Work required :: Print the entire listing. Each line must match the original exactly.

Data shown ::
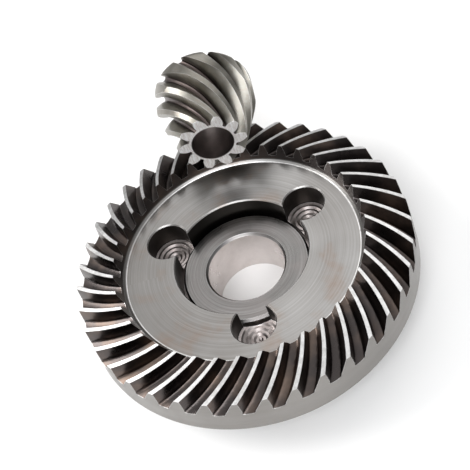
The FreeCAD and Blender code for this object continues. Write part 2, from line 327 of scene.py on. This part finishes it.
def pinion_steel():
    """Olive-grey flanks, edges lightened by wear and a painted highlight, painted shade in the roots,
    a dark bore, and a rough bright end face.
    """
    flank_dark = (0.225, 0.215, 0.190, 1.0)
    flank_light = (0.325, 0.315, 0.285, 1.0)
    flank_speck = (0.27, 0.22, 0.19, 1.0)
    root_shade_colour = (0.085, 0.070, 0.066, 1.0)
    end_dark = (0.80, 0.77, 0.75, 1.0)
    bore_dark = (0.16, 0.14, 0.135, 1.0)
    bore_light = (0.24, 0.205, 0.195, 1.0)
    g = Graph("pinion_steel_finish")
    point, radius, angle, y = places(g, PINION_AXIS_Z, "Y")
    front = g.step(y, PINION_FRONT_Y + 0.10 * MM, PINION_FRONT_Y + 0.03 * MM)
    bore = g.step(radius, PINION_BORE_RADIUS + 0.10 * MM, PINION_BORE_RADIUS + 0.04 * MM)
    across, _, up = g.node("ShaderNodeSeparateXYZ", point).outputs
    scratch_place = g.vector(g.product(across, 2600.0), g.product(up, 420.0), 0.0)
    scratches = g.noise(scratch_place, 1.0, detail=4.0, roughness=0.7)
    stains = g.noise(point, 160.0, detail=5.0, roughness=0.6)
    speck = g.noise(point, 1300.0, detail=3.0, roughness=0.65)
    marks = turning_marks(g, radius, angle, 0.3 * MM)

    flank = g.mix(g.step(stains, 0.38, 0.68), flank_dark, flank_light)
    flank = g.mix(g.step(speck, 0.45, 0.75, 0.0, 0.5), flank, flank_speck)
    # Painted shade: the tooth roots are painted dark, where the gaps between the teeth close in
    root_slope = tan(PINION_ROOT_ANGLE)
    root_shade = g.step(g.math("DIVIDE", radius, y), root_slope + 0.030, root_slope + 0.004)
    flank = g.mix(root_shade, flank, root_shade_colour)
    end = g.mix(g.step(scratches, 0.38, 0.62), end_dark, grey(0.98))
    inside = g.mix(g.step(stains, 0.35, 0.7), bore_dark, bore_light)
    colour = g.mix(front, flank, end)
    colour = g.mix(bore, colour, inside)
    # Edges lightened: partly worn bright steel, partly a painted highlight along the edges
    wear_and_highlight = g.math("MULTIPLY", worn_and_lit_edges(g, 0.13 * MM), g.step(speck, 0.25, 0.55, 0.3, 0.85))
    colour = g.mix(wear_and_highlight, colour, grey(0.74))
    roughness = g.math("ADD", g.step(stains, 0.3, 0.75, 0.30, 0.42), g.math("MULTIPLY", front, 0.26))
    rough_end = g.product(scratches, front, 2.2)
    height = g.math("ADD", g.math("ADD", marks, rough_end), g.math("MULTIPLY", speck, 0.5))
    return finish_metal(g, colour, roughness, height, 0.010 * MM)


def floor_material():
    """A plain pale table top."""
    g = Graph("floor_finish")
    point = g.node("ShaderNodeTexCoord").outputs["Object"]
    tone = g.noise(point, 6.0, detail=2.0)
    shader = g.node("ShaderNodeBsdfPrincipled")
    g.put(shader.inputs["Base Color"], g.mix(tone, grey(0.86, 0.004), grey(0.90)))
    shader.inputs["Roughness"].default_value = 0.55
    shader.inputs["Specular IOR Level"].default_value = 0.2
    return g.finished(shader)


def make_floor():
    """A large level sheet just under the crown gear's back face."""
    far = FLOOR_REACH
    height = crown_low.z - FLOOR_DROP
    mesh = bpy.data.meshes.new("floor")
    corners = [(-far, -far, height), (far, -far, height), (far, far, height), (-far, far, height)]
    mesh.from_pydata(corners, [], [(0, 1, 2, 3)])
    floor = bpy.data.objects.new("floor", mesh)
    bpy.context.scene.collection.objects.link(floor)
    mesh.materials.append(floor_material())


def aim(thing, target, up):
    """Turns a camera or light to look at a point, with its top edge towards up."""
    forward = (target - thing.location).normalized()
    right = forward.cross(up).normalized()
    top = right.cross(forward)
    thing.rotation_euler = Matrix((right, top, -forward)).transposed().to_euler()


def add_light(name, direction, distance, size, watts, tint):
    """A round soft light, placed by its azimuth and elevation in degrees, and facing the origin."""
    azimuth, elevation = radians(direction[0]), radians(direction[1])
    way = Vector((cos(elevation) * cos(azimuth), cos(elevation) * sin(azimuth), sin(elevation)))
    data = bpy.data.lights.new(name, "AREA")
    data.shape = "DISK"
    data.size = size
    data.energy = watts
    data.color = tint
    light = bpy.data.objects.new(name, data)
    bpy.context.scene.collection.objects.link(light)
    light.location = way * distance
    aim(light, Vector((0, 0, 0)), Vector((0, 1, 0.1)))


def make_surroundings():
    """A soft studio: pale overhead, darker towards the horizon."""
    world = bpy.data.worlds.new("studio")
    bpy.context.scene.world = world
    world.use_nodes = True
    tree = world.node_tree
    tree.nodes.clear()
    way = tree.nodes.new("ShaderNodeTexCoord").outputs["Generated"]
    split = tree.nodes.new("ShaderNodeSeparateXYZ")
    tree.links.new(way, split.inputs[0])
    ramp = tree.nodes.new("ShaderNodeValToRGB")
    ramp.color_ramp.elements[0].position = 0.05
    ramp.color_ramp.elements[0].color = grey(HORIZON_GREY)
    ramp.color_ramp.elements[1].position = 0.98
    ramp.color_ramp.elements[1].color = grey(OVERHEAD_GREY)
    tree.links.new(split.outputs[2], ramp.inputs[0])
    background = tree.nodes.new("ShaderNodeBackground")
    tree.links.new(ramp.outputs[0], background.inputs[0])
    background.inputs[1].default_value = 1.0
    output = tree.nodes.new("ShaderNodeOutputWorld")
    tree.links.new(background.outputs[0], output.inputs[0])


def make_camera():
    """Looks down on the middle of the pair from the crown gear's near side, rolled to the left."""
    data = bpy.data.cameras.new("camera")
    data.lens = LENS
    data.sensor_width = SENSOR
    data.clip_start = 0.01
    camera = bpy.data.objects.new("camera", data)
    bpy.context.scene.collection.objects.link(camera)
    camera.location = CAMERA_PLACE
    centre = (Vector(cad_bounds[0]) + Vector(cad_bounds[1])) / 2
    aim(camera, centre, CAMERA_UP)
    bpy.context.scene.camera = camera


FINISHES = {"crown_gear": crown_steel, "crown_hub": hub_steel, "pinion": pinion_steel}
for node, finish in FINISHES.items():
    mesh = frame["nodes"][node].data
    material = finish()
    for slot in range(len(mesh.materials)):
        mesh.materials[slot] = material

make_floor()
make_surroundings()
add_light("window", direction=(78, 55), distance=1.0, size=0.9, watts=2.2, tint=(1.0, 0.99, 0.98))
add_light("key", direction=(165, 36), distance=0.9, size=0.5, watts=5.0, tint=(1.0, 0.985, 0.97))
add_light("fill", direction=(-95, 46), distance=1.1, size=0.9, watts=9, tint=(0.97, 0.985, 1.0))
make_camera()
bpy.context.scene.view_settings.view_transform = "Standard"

Written solution ::
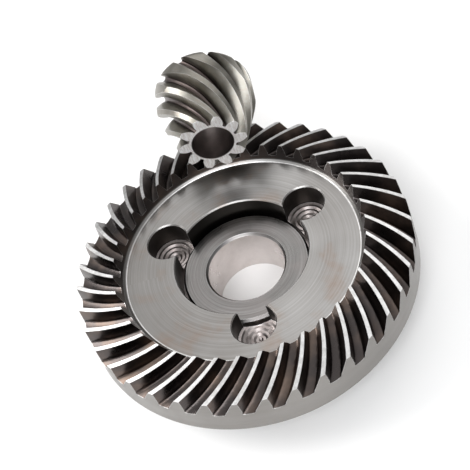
The FreeCAD and Blender code for this object continues. Write part 2, from line 327 of scene.py on. This part finishes it.
def pinion_steel():
    """Olive-grey flanks, edges lightened by wear and a painted highlight, painted shade in the roots,
    a dark bore, and a rough bright end face.
    """
    flank_dark = (0.225, 0.215, 0.190, 1.0)
    flank_light = (0.325, 0.315, 0.285, 1.0)
    flank_speck = (0.27, 0.22, 0.19, 1.0)
    root_shade_colour = (0.085, 0.070, 0.066, 1.0)
    end_dark = (0.80, 0.77, 0.75, 1.0)
    bore_dark = (0.16, 0.14, 0.135, 1.0)
    bore_light = (0.24, 0.205, 0.195, 1.0)
    g = Graph("pinion_steel_finish")
    point, radius, angle, y = places(g, PINION_AXIS_Z, "Y")
    front = g.step(y, PINION_FRONT_Y + 0.10 * MM, PINION_FRONT_Y + 0.03 * MM)
    bore = g.step(radius, PINION_BORE_RADIUS + 0.10 * MM, PINION_BORE_RADIUS + 0.04 * MM)
    across, _, up = g.node("ShaderNodeSeparateXYZ", point).outputs
    scratch_place = g.vector(g.product(across, 2600.0), g.product(up, 420.0), 0.0)
    scratches = g.noise(scratch_place, 1.0, detail=4.0, roughness=0.7)
    stains = g.noise(point, 160.0, detail=5.0, roughness=0.6)
    speck = g.noise(point, 1300.0, detail=3.0, roughness=0.65)
    marks = turning_marks(g, radius, angle, 0.3 * MM)

    flank = g.mix(g.step(stains, 0.38, 0.68), flank_dark, flank_light)
    flank = g.mix(g.step(speck, 0.45, 0.75, 0.0, 0.5), flank, flank_speck)
    # Painted shade: the tooth roots are painted dark, where the gaps between the teeth close in
    root_slope = tan(PINION_ROOT_ANGLE)
    root_shade = g.step(g.math("DIVIDE", radius, y), root_slope + 0.030, root_slope + 0.004)
    flank = g.mix(root_shade, flank, root_shade_colour)
    end = g.mix(g.step(scratches, 0.38, 0.62), end_dark, grey(0.98))
    inside = g.mix(g.step(stains, 0.35, 0.7), bore_dark, bore_light)
    colour = g.mix(front, flank, end)
    colour = g.mix(bore, colour, inside)
    # Edges lightened: partly worn bright steel, partly a painted highlight along the edges
    wear_and_highlight = g.math("MULTIPLY", worn_and_lit_edges(g, 0.13 * MM), g.step(speck, 0.25, 0.55, 0.3, 0.85))
    colour = g.mix(wear_and_highlight, colour, grey(0.74))
    roughness = g.math("ADD", g.step(stains, 0.3, 0.75, 0.30, 0.42), g.math("MULTIPLY", front, 0.26))
    rough_end = g.product(scratches, front, 2.2)
    height = g.math("ADD", g.math("ADD", marks, rough_end), g.math("MULTIPLY", speck, 0.5))
    return finish_metal(g, colour, roughness, height, 0.010 * MM)


def floor_material():
    """A plain pale table top."""
    g = Graph("floor_finish")
    point = g.node("ShaderNodeTexCoord").outputs["Object"]
    tone = g.noise(point, 6.0, detail=2.0)
    shader = g.node("ShaderNodeBsdfPrincipled")
    g.put(shader.inputs["Base Color"], g.mix(tone, grey(0.86, 0.004), grey(0.90)))
    shader.inputs["Roughness"].default_value = 0.55
    shader.inputs["Specular IOR Level"].default_value = 0.2
    return g.finished(shader)


def make_floor():
    """A large level sheet just under the crown gear's back face."""
    far = FLOOR_REACH
    height = crown_low.z - FLOOR_DROP
    mesh = bpy.data.meshes.new("floor")
    corners = [(-far, -far, height), (far, -far, height), (far, far, height), (-far, far, height)]
    mesh.from_pydata(corners, [], [(0, 1, 2, 3)])
    floor = bpy.data.objects.new("floor", mesh)
    bpy.context.scene.collection.objects.link(floor)
    mesh.materials.append(floor_material())


def aim(thing, target, up):
    """Turns a camera or light to look at a point, with its top edge towards up."""
    forward = (target - thing.location).normalized()
    right = forward.cross(up).normalized()
    top = right.cross(forward)
    thing.rotation_euler = Matrix((right, top, -forward)).transposed().to_euler()


def add_light(name, direction, distance, size, watts, tint):
    """A round soft light, placed by its azimuth and elevation in degrees, and facing the origin."""
    azimuth, elevation = radians(direction[0]), radians(direction[1])
    way = Vector((cos(elevation) * cos(azimuth), cos(elevation) * sin(azimuth), sin(elevation)))
    data = bpy.data.lights.new(name, "AREA")
    data.shape = "DISK"
    data.size = size
    data.energy = watts
    data.color = tint
    light = bpy.data.objects.new(name, data)
    bpy.context.scene.collection.objects.link(light)
    light.location = way * distance
    aim(light, Vector((0, 0, 0)), Vector((0, 1, 0.1)))


def make_surroundings():
    """A soft studio: pale overhead, darker towards the horizon."""
    world = bpy.data.worlds.new("studio")
    bpy.context.scene.world = world
    world.use_nodes = True
    tree = world.node_tree
    tree.nodes.clear()
    way = tree.nodes.new("ShaderNodeTexCoord").outputs["Generated"]
    split = tree.nodes.new("ShaderNodeSeparateXYZ")
    tree.links.new(way, split.inputs[0])
    ramp = tree.nodes.new("ShaderNodeValToRGB")
    ramp.color_ramp.elements[0].position = 0.05
    ramp.color_ramp.elements[0].color = grey(HORIZON_GREY)
    ramp.color_ramp.elements[1].position = 0.98
    ramp.color_ramp.elements[1].color = grey(OVERHEAD_GREY)
    tree.links.new(split.outputs[2], ramp.inputs[0])
    background = tree.nodes.new("ShaderNodeBackground")
    tree.links.new(ramp.outputs[0], background.inputs[0])
    background.inputs[1].default_value = 1.0
    output = tree.nodes.new("ShaderNodeOutputWorld")
    tree.links.new(background.outputs[0], output.inputs[0])


def make_camera():
    """Looks down on the middle of the pair from the crown gear's near side, rolled to the left."""
    data = bpy.data.cameras.new("camera")
    data.lens = LENS
    data.sensor_width = SENSOR
    data.clip_start = 0.01
    camera = bpy.data.objects.new("camera", data)
    bpy.context.scene.collection.objects.link(camera)
    camera.location = CAMERA_PLACE
    centre = (Vector(cad_bounds[0]) + Vector(cad_bounds[1])) / 2
    aim(camera, centre, CAMERA_UP)
    bpy.context.scene.camera = camera


FINISHES = {"crown_gear": crown_steel, "crown_hub": hub_steel, "pinion": pinion_steel}
for node, finish in FINISHES.items():
    mesh = frame["nodes"][node].data
    material = finish()
    for slot in range(len(mesh.materials)):
        mesh.materials[slot] = material

make_floor()
make_surroundings()
add_light("window", direction=(78, 55), distance=1.0, size=0.9, watts=2.2, tint=(1.0, 0.99, 0.98))
add_light("key", direction=(165, 36), distance=0.9, size=0.5, watts=5.0, tint=(1.0, 0.985, 0.97))
add_light("fill", direction=(-95, 46), distance=1.1, size=0.9, watts=9, tint=(0.97, 0.985, 1.0))
make_camera()
bpy.context.scene.view_settings.view_transform = "Standard"